I’ve tried chickpeas with a small amount of Canary seed and I actually like that mixture better than chickpea – flax. The Canary seed matures and doesn’t shell out as you wait for the chickpeas to ripen. And the Canary seed seems to thresh quite well when the two go through the combine.
For both flax and Canary seed, if growing them in the same seed row as chickpeas, I’d recommend a low seeding rate of less than 10 pounds per acre while keeping the chickpeas close to their normal seeding rate. If doing alternating rows, full seeding rate should be used on each crop in its respective row.
Pulse crops can provide nitrogen for an oilseed or cereal crop, and that may be important if nitrogen fertilizer prices remain in the stratosphere. Some crops, like certain varieties of peas, are prone to lodging and intercropping may solve that problem.
Having a purpose for an intercrop makes more sense to me than simply throwing two crops together and hoping for some sort of magic.
This year on two brown mustard fields, I had terrible crop emergence in some specific areas of the fields. I attributed this to residue of a Group 2 herbicide from two years previous – the 2021 drought didn’t allow the herbicide to break down properly.
In the bare areas, I used a disc drill to seed maple peas. The disc drill didn’t kill what little mustard was growing so I ended up with an intercrop even though that wasn’t the original intention. I had this happen many years ago in a large green lentil crop where brown mustard volunteered.

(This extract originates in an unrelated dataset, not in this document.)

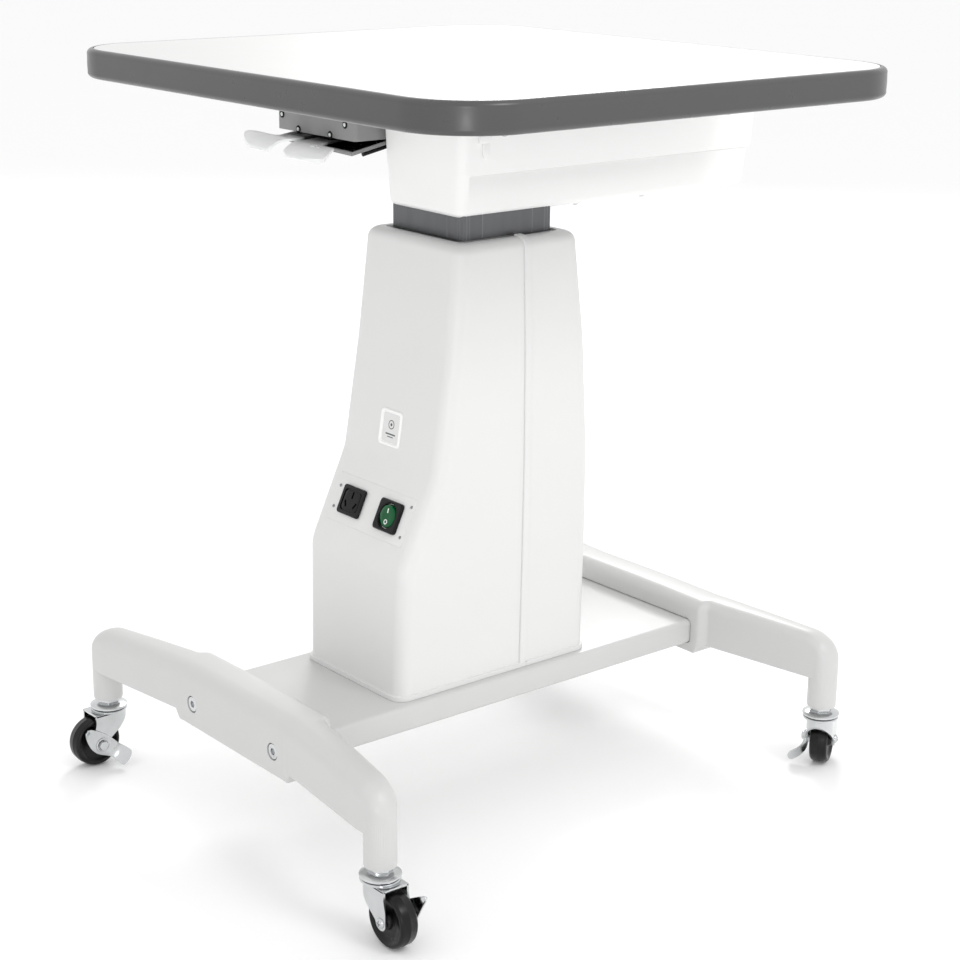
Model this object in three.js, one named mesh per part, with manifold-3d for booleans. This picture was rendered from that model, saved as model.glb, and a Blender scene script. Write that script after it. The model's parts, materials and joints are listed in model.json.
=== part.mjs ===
// A motorised instrument table: a white laminate top on a lifting square column, two cast feet and four braked casters.
// Millimetres, +Z up, -Y is the user's side. The origin is on the floor under the column's axis.
import * as THREE from "three";
import { mergeVertices } from "three/addons/utils/BufferGeometryUtils.js";
import Module from "manifold-3d";

const wasm = await Module();
wasm.setup();

// ---- Shared clearances ----
const GAP = 0.3; // between pieces that bear on each other
const RUN = 0.3; // round a turning shaft
const ROUND_SIDES = 24;

// ---- Tabletop ----
const TOP_WIDTH = 600;
const TOP_DEPTH = 533;
const TOP_CENTRE_Y = 4.5;
const TOP_HEIGHT = 707; // floor to working surface, with the lift where it rests
const TOP_THICK = 27;
const TOP_CORNER = 70;
const BAND_WIDTH = 6;
const BAND_ROUND = 5;
const PANEL_THICK = 26;
const SUPPORT_HALF = 150;
const SUPPORT_FRONT = -95;
const SUPPORT_REAR = 240;
const SUPPORT_THICK = 3.6;

// ---- Housing under the top ----
const HOUSING_DEPTH = 111; // from the band's underside to the pan's underside
const PAN_DEPTH = 37;
const HOUSING_WALL = 2.5;
const HOUSING_FRONT_ROOM = 5; // pan's front face outside the tube's front face
const HOUSING_SIDE_ROOM = 3.5; // pan's side at its top outside the tube's side
const HOUSING_REAR = 323;
const HOUSING_DRAFT = 4.6; // how far the upper shell widens over its height
const PAN_INSET = 4; // how far the pan stands in from the upper shell at the rear
const PAN_ROUND = 4;
const HOUSING_CORNER = 8;

// ---- Lift column ----
const TUBE = 106;
const TUBE_WALL = 4;
const TUBE_CORNER = 3;
const TUBE_FOOT_Z = 230; // lower end of the sliding tube
const BUSH_THICK = 3.4;
const BUSH_HEIGHT = 40;
const BUSH_FLANGE = 3.6;
const GUIDE_WALL = 4;
const GUIDE_TOP_Z = 535;
const HEAD_PLATE = 4.4;
const SCREW_RADIUS = 8;
const SCREW_JOURNAL = 6;
const SCREW_TOP_Z = 500;
const NUT_PLATE = 8;
const NUT_BOSS_RADIUS = 18;
const NUT_BOSS_HEIGHT = 28;

// ---- Base ----
const BEAM_BOTTOM = 100.4;
const BEAM_TOP = 125.9;
const BEAM_MARGIN = 10.8; // beam's side outside the cover's side
const BEAM_ROUND = 5;
const MAST_PLATE_MARGIN = 5; // outside the guide tube's faces
const MAST_PLATE_THICK = 8;
const POST_SPREAD = 230; // half the distance between a foot's posts
const FRONT_POST_Y = -280;
const REAR_POST_Y = 273;
const POST_RADIUS = 14.5;
const FOOT_TOP = 149.5;
const FOOT_ARM_BOTTOM = 99.5;
const FOOT_BLOCK_BOTTOM = 90;
const FOOT_BLOCK_DEPTH = 45;
const FOOT_BLOCK_MARGIN = 12; // block's end outside the beam's side
const FOOT_CROWN_OUTER = 15;
const FOOT_CROWN_INNER = 10;
const FOOT_BEND_LENGTH = 70; // how far before the post the arm's top starts to fall
const FOOT_BEND_DROP = 37;
const FOOT_WALL = 12; // outside the beam's end
const FOOT_BOLT_X = 68;
const FOOT_BOLT_RADIUS = 4;
const FOOT_BOLT_HEAD = 7.5;
const FOOT_BOLT_CONE = 4.2;
const FOOT_BOLT_LENGTH = 34;

// ---- Column cover ----
const COVER_TOP = 548;
const COVER_WALL = 3;
const COVER_CORNER = 14;
const COVER_SHOULDER = 12; // height of the rounded shoulder
const COVER_SHOULDER_IN = 17;
const COVER_SPLIT_Y = 11;
const RIB_WIDTH = 8;
const RIB_PROUD = 1.8;
const BEAD_HEIGHT = 4.5;
const BEAD_PROUD = 2;
const COVER_MOUTH = 1.5; // round the sliding tube
const SLOPE_TOP_Z = 336;
const SLOPE_FOOT_Z = 250;

// ---- Power panel on the cover's sloped face ----
const PANEL_WIDTH = 120;
const PANEL_HEIGHT = 47;
const PANEL_DOWN = 47; // from the slope's top edge to the panel's middle
const PANEL_SHEET = 1.5;
const PANEL_PROUD = 0.5;
const SOCKET_X = -29;
const SOCKET_WIDTH = 34;
const SOCKET_HEIGHT = 28.5;
const SOCKET_DEPTH = 20;
const SWITCH_X = 31;
const SWITCH_WIDTH = 33;
const SWITCH_HEIGHT = 30;
const SWITCH_DEPTH = 14;
const INSERT_LIP = 3.2; // flange outside the hole that an insert fills
const INSERT_FLANGE = 2.2;
const ROCKER_RADIUS = 11.4;
const ROCKER_BORE = 12;
const ROCKER_TILT = 7; // degrees, resting with its lower half pressed in
const BLADE_LENGTH = 7;
const BLADE_WIDTH = 2;
const BLADE_DEPTH = 9;
const BADGE_WIDTH = 32;
const BADGE_HEIGHT = 34.5;
const BADGE_Z = 370;
const BADGE_THICK = 1.6;

// ---- Drive in the cover ----
const GEARBOX_HALF = 32;
const GEARBOX_HEIGHT = 54;
const MOTOR_RADIUS = 25;
const MOTOR_LENGTH = 88;
const SUPPLY_HALF = 45;
const SUPPLY_DEPTH = 48;
const SUPPLY_HEIGHT = 48;
const SUPPLY_BOTTOM_Z = 196;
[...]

When life gives you lemons, make lemonade. When life gives you an intercrop, harvest it and separate the seed.
Crop insurance considerations
In Saskatchewan, intercrops can be insured under a “Diversification Option.” The premiums you pay on other crops are averaged and that’s what you pay for the acres of intercrop. Similarly, if you are in a claim position, your average payment per acre on your other crops becomes your payment per acre on the intercrop.

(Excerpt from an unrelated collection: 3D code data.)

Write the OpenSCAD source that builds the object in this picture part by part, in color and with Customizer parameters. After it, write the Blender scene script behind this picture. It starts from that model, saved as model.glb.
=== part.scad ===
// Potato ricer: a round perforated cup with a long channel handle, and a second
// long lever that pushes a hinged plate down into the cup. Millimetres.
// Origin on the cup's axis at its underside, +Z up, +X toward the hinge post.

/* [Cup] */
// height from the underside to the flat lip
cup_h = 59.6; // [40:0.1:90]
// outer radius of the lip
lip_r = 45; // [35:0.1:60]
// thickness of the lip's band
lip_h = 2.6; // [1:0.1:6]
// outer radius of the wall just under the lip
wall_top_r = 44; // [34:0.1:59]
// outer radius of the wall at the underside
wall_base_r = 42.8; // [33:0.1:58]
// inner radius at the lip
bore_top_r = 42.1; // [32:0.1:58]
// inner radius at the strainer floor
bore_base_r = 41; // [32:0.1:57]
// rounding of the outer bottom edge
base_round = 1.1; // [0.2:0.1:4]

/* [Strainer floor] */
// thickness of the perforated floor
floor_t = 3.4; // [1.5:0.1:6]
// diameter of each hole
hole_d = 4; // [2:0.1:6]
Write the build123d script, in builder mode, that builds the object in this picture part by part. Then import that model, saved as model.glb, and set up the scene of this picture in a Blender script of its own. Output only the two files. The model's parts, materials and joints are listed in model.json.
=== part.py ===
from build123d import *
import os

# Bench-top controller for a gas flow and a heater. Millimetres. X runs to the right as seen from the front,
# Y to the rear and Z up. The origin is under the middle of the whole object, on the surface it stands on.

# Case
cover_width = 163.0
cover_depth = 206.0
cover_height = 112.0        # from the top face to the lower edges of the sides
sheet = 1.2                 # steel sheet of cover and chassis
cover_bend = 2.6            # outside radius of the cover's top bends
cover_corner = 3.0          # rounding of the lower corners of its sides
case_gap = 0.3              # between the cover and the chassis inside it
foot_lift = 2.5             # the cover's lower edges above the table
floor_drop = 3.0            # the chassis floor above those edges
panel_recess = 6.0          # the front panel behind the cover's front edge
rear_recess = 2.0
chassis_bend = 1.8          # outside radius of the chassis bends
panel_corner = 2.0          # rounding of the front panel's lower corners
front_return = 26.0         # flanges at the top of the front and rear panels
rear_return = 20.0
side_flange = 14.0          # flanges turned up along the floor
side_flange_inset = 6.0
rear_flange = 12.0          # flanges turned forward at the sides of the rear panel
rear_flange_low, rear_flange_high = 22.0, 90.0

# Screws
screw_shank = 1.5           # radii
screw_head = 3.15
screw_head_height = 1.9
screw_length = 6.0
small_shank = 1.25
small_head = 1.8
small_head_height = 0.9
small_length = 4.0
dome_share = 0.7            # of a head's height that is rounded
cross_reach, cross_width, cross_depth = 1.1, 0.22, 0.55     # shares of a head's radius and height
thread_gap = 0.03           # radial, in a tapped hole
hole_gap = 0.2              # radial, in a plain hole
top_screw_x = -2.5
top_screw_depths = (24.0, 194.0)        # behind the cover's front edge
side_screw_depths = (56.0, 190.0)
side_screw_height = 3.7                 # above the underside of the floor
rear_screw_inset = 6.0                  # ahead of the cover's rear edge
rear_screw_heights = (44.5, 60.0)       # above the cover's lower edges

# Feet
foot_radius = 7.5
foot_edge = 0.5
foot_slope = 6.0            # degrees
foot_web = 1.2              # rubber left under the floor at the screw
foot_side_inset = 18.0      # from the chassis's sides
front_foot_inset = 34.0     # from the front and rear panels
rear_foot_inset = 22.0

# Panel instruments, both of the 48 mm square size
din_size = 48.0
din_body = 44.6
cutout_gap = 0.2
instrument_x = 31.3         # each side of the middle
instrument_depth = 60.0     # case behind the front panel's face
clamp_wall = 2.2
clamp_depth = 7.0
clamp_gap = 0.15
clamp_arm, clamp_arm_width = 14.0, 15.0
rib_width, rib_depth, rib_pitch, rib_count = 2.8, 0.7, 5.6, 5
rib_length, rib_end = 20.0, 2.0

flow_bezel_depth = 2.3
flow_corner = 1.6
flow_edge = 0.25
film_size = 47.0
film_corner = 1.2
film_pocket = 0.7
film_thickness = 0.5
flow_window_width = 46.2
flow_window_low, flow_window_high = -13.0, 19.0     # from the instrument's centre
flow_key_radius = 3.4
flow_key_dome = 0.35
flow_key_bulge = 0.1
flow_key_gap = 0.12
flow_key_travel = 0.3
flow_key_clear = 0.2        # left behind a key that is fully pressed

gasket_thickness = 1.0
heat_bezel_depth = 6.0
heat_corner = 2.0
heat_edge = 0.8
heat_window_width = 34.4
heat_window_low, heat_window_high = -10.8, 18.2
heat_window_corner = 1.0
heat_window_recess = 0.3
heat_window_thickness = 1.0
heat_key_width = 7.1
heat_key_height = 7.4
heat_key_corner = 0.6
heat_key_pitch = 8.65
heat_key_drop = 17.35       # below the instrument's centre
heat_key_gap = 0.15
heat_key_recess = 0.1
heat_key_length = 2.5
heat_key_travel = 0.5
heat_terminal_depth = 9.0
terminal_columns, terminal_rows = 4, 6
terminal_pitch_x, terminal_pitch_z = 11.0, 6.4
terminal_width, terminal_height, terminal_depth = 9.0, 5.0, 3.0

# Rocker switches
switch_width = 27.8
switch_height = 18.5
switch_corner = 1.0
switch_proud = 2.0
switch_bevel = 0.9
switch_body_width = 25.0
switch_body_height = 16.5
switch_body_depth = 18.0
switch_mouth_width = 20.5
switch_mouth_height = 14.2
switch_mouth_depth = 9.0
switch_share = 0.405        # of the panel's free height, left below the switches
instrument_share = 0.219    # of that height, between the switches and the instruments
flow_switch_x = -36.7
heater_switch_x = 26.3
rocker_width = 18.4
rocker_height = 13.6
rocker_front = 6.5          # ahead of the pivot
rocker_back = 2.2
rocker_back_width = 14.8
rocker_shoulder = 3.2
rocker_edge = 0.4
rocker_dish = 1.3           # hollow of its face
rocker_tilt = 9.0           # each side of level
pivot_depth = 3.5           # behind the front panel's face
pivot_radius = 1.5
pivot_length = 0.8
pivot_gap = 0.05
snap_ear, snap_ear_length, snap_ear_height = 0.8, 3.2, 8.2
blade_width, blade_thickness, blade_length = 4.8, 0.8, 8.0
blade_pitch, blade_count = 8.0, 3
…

I’ve been part of discussions with Saskatchewan Crop Insurance Corporation on other options to provide yield loss coverage for intercrops, but there seems to be no simple way to come up with an insurance procedure that makes sense.
Future of intercropping
Variable rate fertilizer gets a lot of attention. What if we could vary the seeding rates of intercrops to optimize production? Developing a proper prescription may be easier than it is with fertilizer, but this isn’t an area receiving a lot of research.
Some producers have long found success with intercropping. Widespread adoption probably isn’t on the horizon, but some novel crop combinations do look interesting.